Фабричные ворота были заминированы.
Когда на следующий день туда подошли немцы, мы подожгли фитиль и не помню точно, но с сотню размололи — впрочем, ты можешь это где-нибудь проверить. Вообще-то я все меньше и меньше помню. Вот о своих больных я могу рассказать раз в десять больше.
После взрыва нас стали вылавливать. Нам это очень нравилось. Нас — сорок, их — сотня, целая колонна, в полном боевом снаряжении, идут крадучись, сразу видно: нас воспринимают всерьез.
К вечеру они выслали к нам троих с опущенными автоматами и белыми кокардами. Кричали, чтобы мы сложили оружие, а то отправят нас в особый лагерь. Мы обстреляли их — в рапортах Струпа[2] я потом нашел описание: они, парламентарии, с белым флагом, а мы, бандиты, открываем по ним огонь. Впрочем, мы в них не попали, да это и неважно.
— Как это «неважно»?
— Важно было то, что мы стреляем.
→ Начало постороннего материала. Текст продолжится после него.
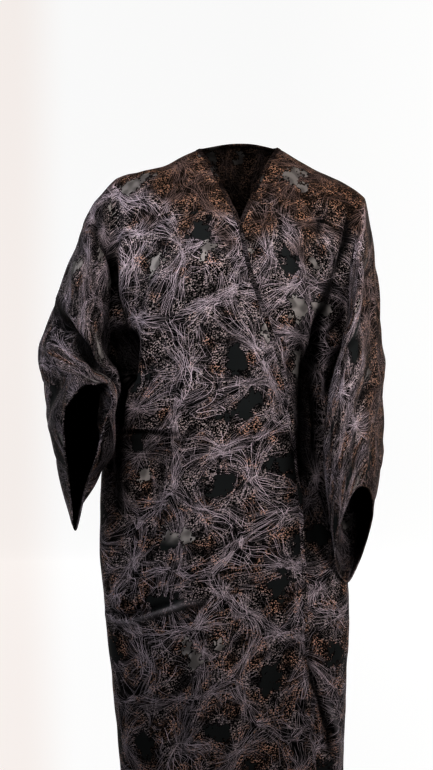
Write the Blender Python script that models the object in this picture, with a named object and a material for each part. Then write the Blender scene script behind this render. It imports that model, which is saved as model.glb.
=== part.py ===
"""A full-length open abaya with wide kimono sleeves cut in one with the body, as worn.

The wearer's right front laps over the left front below a V neck. Each panel is a wall of cloth
that holds the form of a standing figure, with the right forearm held forwards and the left arm
hanging. Metres, +Z up, the front faces -Y. The origin is midway between the two neck points.
"""

from collections import namedtuple

import bmesh
import bpy
import numpy as np

# Driving sizes
WALL = 0.0015  # cloth, thickened to a wall that holds its form
SEAM_GAP = 0.0003
BAND_WIDTH = 0.008  # faced edge along the front opening and the neck
BAND_WALL = 0.001
OVERLAP_LIFT = 0.005  # how far the right front stands off the left one that it covers
NECK_HALF = 0.075  # from the middle to the neck point, at the shoulder seam
HEM_Z = -1.450
UNDERARM_Z = -0.430
NAPE_RISE = 0.018  # the back neckline stands this far above the neck points
NAPE_ROUND = 0.035  # top of the rounded form behind that neckline
SHOULDER_ROUND = 0.060  # depth over which the cloth turns from the shoulder down the chest
SEAM_ROUND = 0.010  # keeps a sleeve open along its seams for its two walls
BACK_FULLNESS = 0.5  # how much of the front's belly a sleeve's back half has

# Mesh density
UPPER_ROWS = 16  # from the shoulder to the underarm
LOWER_ROWS = 18  # from the underarm to the hem
SIDE_COLUMNS = 13  # from the band to the armhole or the side seam
NECK_COLUMNS = 6  # across the back, between the neck points
SLEEVE_STATIONS = 13
FIRST_TURN = 1 / 12  # of the half turn round a sleeve, the step from a seam to the next row

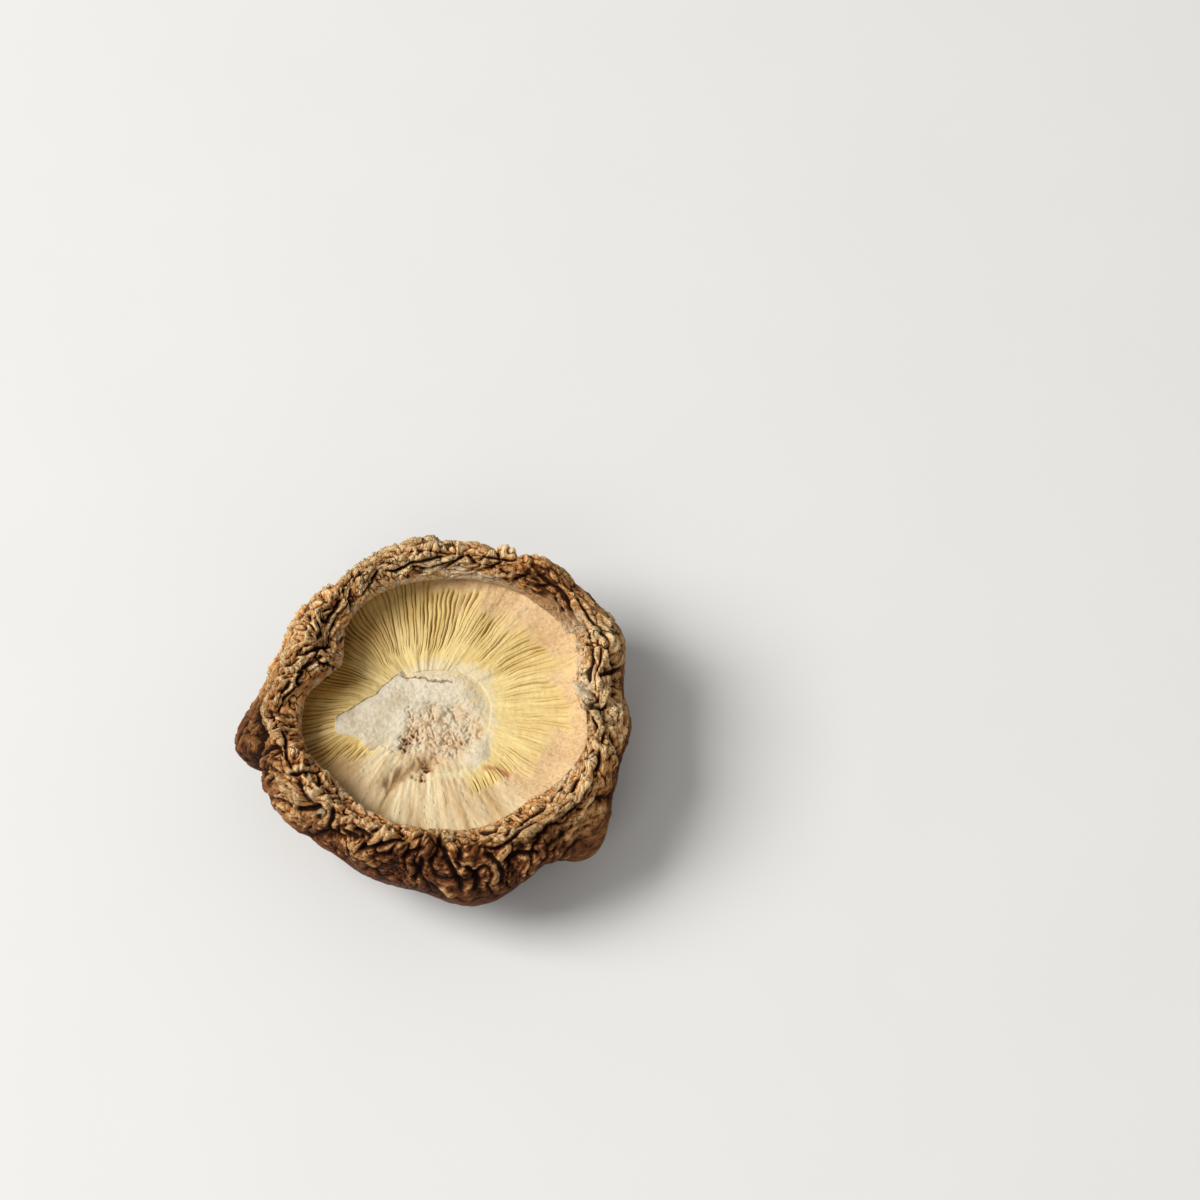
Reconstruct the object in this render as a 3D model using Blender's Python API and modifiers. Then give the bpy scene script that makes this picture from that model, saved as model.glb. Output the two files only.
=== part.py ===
"""Dried shiitake mushroom with its stem trimmed off, lying on the crown of its cap, gills up.

Metres, +Z up. The origin is under the middle of the mushroom, on the surface it lies on.
+X is the mushroom's right and +Y its back, as seen by someone who stands in front of it.

Each of the three pieces starts as a ball or a ring, and every vertex is then moved to its
place on the piece by two numbers: its bearing round the mushroom, and its station, which
counts along the section from one landmark of the shape to the next.
"""
import math

import bpy
from mathutils import Matrix, Vector, noise

MM = 0.001

# Driving dimensions, in millimetres. Radii are evenly spaced round the mushroom, from +X
# towards +Y, and a smooth closed curve runs through them.
CAP_RADII = (25.1, 26.2, 24.9, 22.4, 21.9, 20.7, 20.4, 20.4,
             20.9, 21.6, 22.3, 22.0, 23.0, 25.8, 26.7, 26.3)
MOUTH_RADII = (19.0, 20.0, 19.2, 17.6, 16.2, 15.4, 13.9, 11.3,
               14.6, 15.9, 15.2, 16.3, 17.6, 18.7, 19.2, 20.5)
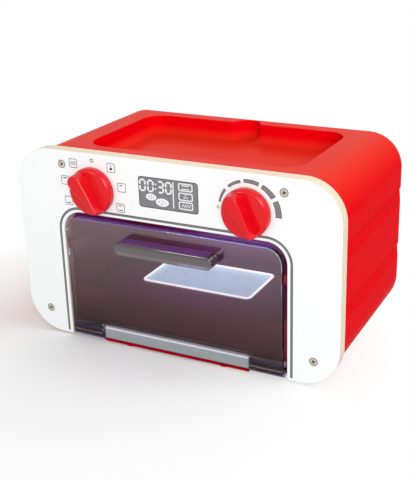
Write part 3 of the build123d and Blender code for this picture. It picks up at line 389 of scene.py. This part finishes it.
def tinted_clear():
    """Glossy smoky plastic with faint smears. The panel is clear, with a painted darker tint and a
    painted weaker reflection toward its foot; the grip is almost opaque, coloured with painted
    reflection and shade; painted violet lamp light glows a little in the top and foot edges."""
    finish = Finish("tinted_clear", DOOR_TINT, 0.02, IOR=PLAIN_IOR, Transmission_Weight=1.0)
    start, full = GRIP_ROOT
    is_panel = finish.spread(finish.axis("Y"), DOOR_FACE_Y - start, DOOR_FACE_Y - full)
    height = finish.spread(finish.axis("Z"), door_low.z, door_high.z)
    panel = finish.mix(height, DOOR_TINT_FOOT_PAINTED_DARK, DOOR_TINT)
    finish.color(finish.mix(is_panel, grip_painted_light(finish), panel))
    finish.drive("Specular Tint", finish.mix(height, MIRROR_FOOT_PAINTED_DARK, MIRROR))
    finish.drive("IOR", finish.spread(is_panel, 0, 1, GRIP_IOR, PANEL_IOR))
    finish.drive("Transmission Weight", finish.spread(is_panel, 0, 1, GRIP_CLEAR, 1))
    # painted violet glow in the door's top and foot edges
    finish.shader.inputs["Emission Color"].default_value = PAINTED_GLOW_VIOLET
    start, full = TOP_EDGE
    top_glow = finish.spread(finish.axis("Z"), door_high.z - start, door_high.z - full,
                             0, TOP_EDGE_PAINTED_GLOW)
    full, end = FOOT_EDGE
    foot_glow = finish.spread(finish.axis("Z"), door_low.z + full, door_low.z + end,
                              FOOT_EDGE_PAINTED_GLOW, 0)
    finish.drive("Emission Strength", finish.math("ADD", top_glow, foot_glow))
    finish.roughness(finish.noise(18 * MM, 4), 0.0, 0.03)
    return finish.material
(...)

Вот это и надо было показать. Но не немцам. Они это знали и так. А тому, другому миру, не немецкому, мы должны были это показать. Люди ведь всегда считали, что стрелять — это самое большое геройство. Ну вот, мы и стреляли.
— А почему вы назначили именно на девятнадцатое апреля?
— Да не мы назначили, а немцы. В тот день должна была начаться ликвидация гетто. Нам позвонили с арийской стороны, мол, что-то готовится, стены гетто снаружи окружены. Вечером восемнадцатого мы собрались у Анелевича[3], все пятеро, штаб. Я, кажется, был самым старшим, мне было двадцать два года. Анелевич был младше меня на год, а всем вместе нам было сто десять лет.
Говорили мало. «Ну, так как?» — «Да, звонили из города»; Анелевич берет на себя центральное гетто, заместители, Геллер и я, — магазины Тобенса и фабрику щеток. «До завтра», — мы даже попрощались, чего прежде никогда не делали.
— А почему комендантом был именно Анелевич?
— Ну, он очень хотел этого, вот его и выбрали. В его амбициях было что-то детское, но парень он был способный, начитанный, жизнерадостный. До войны он жил в районе Солец[4]. Мать его торговала рыбой. Когда часть рыбы оставалась нераспроданной, она велела ему покупать красную краску и красить жабры, чтобы рыба выглядела свежей. Парень постоянно был голодным. Когда он приехал к нам из Заглембя и мы дали ему поесть, он прикрывал тарелку рукой, чтобы не отобрали.
В нем было много юношеского задора, огня; но прежде он никогда не видел «акции». Не видел, как на Умшлагплац[5] погружают людей в вагоны. А такое зрелище, когда четыреста тысяч человек посылают в газовые камеры, может сломить любого.
Девятнадцатого апреля мы не встретились. Я увидел его на следующий день. Это был совсем другой человек. Целина сказала: «Знаешь, что с ним было вчера? Он сидел и все время твердил: мы все погибнем…» Один раз, правда, оживился. Это когда мы получили известие от АК[6] ждать в северной части гетто. Только мы не знали, в чем дело; впрочем, все равно ничего не вышло: парня, который туда пошел, сожгли на улице Милой, мы слышали, как он кричал целый день… как ты думаешь, такое может еще произвести впечатление — один сожженный человек после четырехсот тысяч?